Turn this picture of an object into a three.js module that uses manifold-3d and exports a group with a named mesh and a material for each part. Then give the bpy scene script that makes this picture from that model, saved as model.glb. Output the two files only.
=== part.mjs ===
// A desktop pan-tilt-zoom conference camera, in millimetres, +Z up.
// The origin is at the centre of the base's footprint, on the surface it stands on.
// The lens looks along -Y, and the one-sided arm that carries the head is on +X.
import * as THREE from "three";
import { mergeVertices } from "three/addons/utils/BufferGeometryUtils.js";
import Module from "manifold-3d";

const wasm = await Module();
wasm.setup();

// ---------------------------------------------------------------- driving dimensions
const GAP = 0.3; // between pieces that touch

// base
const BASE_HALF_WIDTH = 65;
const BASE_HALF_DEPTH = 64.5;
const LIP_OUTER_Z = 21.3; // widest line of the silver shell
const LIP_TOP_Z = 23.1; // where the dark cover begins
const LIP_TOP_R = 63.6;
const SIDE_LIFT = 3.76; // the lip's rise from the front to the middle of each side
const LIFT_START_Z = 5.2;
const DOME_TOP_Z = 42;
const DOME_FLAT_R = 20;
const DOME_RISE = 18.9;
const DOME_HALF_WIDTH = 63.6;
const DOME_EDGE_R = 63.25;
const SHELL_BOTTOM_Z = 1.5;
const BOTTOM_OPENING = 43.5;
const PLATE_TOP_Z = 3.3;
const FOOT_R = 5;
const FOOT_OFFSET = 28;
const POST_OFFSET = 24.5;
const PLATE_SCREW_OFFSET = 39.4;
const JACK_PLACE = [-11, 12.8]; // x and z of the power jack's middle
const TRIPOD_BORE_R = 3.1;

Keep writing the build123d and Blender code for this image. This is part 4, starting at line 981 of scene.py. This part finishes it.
================
== Task statement ==
Retype all the records, matching them exactly.

== Response below ==
Turn this picture of an object into a three.js module that uses manifold-3d and exports a group with a named mesh and a material for each part. Then give the bpy scene script that makes this picture from that model, saved as model.glb. Output the two files only.
=== part.mjs ===
// A desktop pan-tilt-zoom conference camera, in millimetres, +Z up.
// The origin is at the centre of the base's footprint, on the surface it stands on.
// The lens looks along -Y, and the one-sided arm that carries the head is on +X.
import * as THREE from "three";
import { mergeVertices } from "three/addons/utils/BufferGeometryUtils.js";
import Module from "manifold-3d";

const wasm = await Module();
wasm.setup();

// ---------------------------------------------------------------- driving dimensions
const GAP = 0.3; // between pieces that touch

// base
const BASE_HALF_WIDTH = 65;
const BASE_HALF_DEPTH = 64.5;
const LIP_OUTER_Z = 21.3; // widest line of the silver shell
const LIP_TOP_Z = 23.1; // where the dark cover begins
const LIP_TOP_R = 63.6;
const SIDE_LIFT = 3.76; // the lip's rise from the front to the middle of each side
const LIFT_START_Z = 5.2;
const DOME_TOP_Z = 42;
const DOME_FLAT_R = 20;
const DOME_RISE = 18.9;
const DOME_HALF_WIDTH = 63.6;
const DOME_EDGE_R = 63.25;
const SHELL_BOTTOM_Z = 1.5;
const BOTTOM_OPENING = 43.5;
const PLATE_TOP_Z = 3.3;
const FOOT_R = 5;
const FOOT_OFFSET = 28;
const POST_OFFSET = 24.5;
const PLATE_SCREW_OFFSET = 39.4;
const JACK_PLACE = [-11, 12.8]; // x and z of the power jack's middle
const TRIPOD_BORE_R = 3.1;

Keep writing the build123d and Blender code for this image. This is part 4, starting at line 981 of scene.py. This part finishes it.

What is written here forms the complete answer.